The great peculiarity of these wonderful clocks is, that they may be connected by wires, and made to keep exactly equal time, though separated from each other by hundreds of miles. With a single battery of sufficient power all the clocks in London might be kept going; and what is still more extraordinary, the London clocks might be made to regulate those of Edinburgh and Dublin, or even those of Paris and New York!

The Spirit has been employed to move more ponderous things than pendulums. He has been taught to turn a lathe, work a pump, and propel a boat through the water; but as it is much more expensive to evoke the Spirit by means of metals and acids, than to raise Steam from water, he is not likely to supersede Steam as a mover of machinery.

In the useful Arts the Amber Spirit has long been employed as a worker of metals, and with his assistance we now cast copper medallions, vases, and statues, without making use of a furnace; we gild or silver all kinds of utensils, and cover the most delicate productions of nature with thin films of metal. We will proceed to consider these mysterious operations. When the Spirit is made to travel through a solution of copper, silver, or gold, he decomposes it, and deposits the metal, particle by particle, on the wire which conducts him back to the battery.
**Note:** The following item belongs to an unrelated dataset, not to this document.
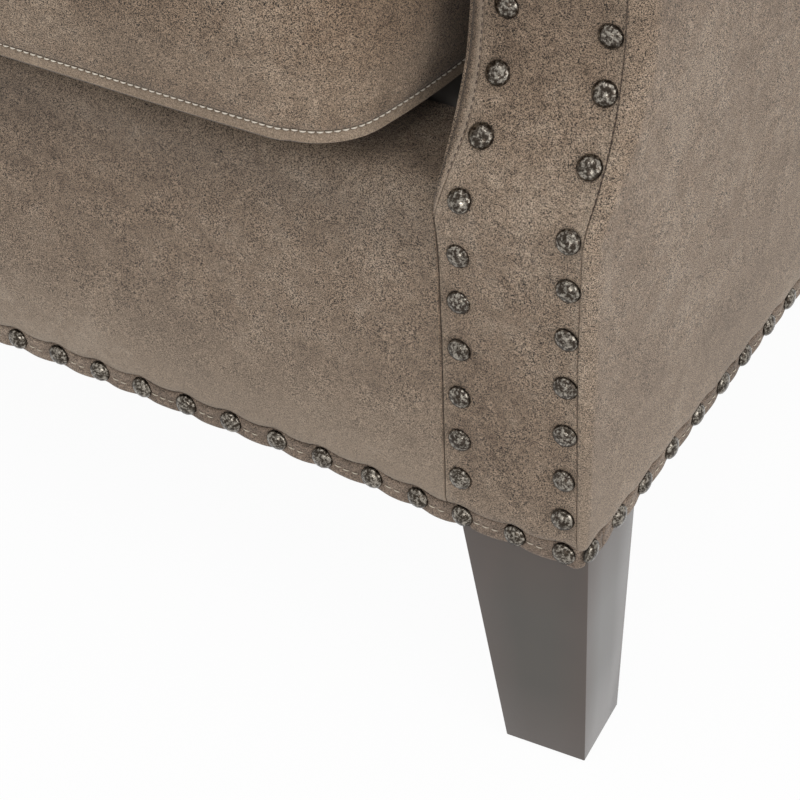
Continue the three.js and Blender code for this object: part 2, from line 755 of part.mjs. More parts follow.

Now by attaching a suitable model or mould to this wire we can procure this metallic deposit in any shape, and by substituting any utensil for this mould, we may cover it with a film of gold or silver.[8]

We have not done full justice to our Spirit's abilities, as we have omitted to mention the many services he has rendered to the astronomer, the geographer, the chemist, and the physician; we have said enough, however, to give the reader an idea of his versatile powers.

We have shown that he can travel with the rapidity of thought across a continent or an ocean; that he can write and print our messages in the most distant places; that he can measure time as it flies, move all kinds of machinery, and melt copper in cold water. We may search through our old fairy tales and romances in vain to find a spirit capable of performing such miracles as these.